А Георга английского Фридрих Вильгельм прусский сильно недолюбливал. Из «коллег по работе» он предпочитал своего старшего товарища, русского царя Петра I, на которого во многом старался походить. Хотя по двум важнейшим признакам эти реформаторы все же различались. Во-первых, русский был долговязым и худым, тогда как прусский — маленьким и толстым. Во-вторых, русский разорял свою страну непрерывными войнами, тогда как прусский копил талер к талеру, а возможность разорять державу предоставил своему просвещенному наследнику Фридриху II, который, как всякий безудержный разрушитель, получил прозвище Великий.
Папаша в отличие от сына предпочитал не убивать тысячи солдат на войне, а лупцевать «неправильных» подданных по одиночке в целях укрепления правопорядка. Дисциплина в армии поддерживалась шпицрутенами, причем солдат, трижды прогнанный сквозь строй, выходил из-под наказания полуживым.
Впрочем, не всегда король передоверял избиение людей солдатам. Зачастую он сам гонял высокопоставленных подданных палкой по дворцовым покоям и мог в случае удачного удара в кровь разбить человеку голову. Тоже самое Фридрих Вильгельм умудрялся делать и в чужих домах.

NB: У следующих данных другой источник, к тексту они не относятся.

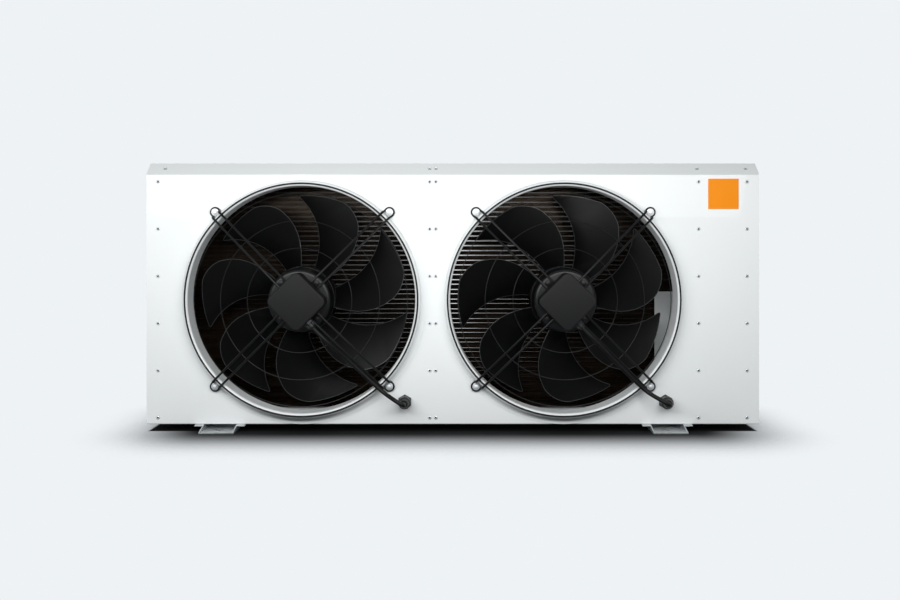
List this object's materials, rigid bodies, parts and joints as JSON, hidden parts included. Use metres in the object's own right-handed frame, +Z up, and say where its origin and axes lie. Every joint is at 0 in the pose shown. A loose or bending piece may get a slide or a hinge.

Если, прогуливаясь по улице, он слышал вдруг, как муж с женой где-то поблизости ссорятся, то врывался в дом и начинал лупцевать палкой обоих. Ведь крепкая прусская семья, согласно его философии, должна была существовать не для разборок, а для производства максимального числа будущих солдат.
Тяжкой оказывалась королевская доля. Нелегко ведь тучному, немолодому человеку регулярно метелить всех направо и налево. Иногда король утомлялся, садился в кресло, и тогда наведение прусской палочной дисциплины выражалось в том, что палка отставлялась в сторону, а «реформатор» в меру оставшихся у него сил стрелял по своим нерадивым лакеям из пистолета.
Особенно сильно доставалось некоему профессору Гундлингу, который, не имея возможности добывать себе хлеб насущный учеными занятиями, стал по сути дела шутом при его королевском величестве. Гундлинга могли на ночь запереть в одной комнате с медведем или, например, спустить зимой под лед замерзшей реки. Монарх очень потешался, видя, как профессор трудится «на благо науки».
Фридрих Вильгельм, скорее всего, получал особое удовлетворение от издевательств над людьми. Но если ему удавалось издевательства сочетать с получением коммерческой выгоды, удовлетворение удваивалось. Так было, например, в случае с королевской охотой на кабанов. Убитых зверей монарх навязывал евреям. Бедолаги вынуждены были изрядно поиздержаться, приобретая охотничьи трофеи короля, но они не могли по религиозным соображениям потреблять в пищу мясо «нечистых животных». Лавируя между требованиями царя земного и царя небесного, они сперва раскошеливались в пользу государя, а затем дарили кабаньи туши госпиталям и полковым кухням. Таким образом, Фридрих Вильгельм на манер Рабиновича из известного анекдота умудрялся «получить из одного яйца и цыпленка, и яичницу».
Но даже то, что происходило с Гундлингом и евреями, было всего лишь мелким инцидентом на фоне воспитания наследника. Король жесточайшим образом третировал принца Фридриха, который все больше впитывал в себя французский дух, постепенно становившийся духом Просвещения. Обстановка берлинского двора ему не нравилась, и Фридрих время от времени давал отцу это понять. Король же не допускал и мысли о том, что наследник имеет право быть самостоятельной личностью. Сын ему нужен был лишь для того, чтобы в будущем укреплять прусское государство и реализовывать начинания, которые не успеет до своей кончины реализовать сам отец.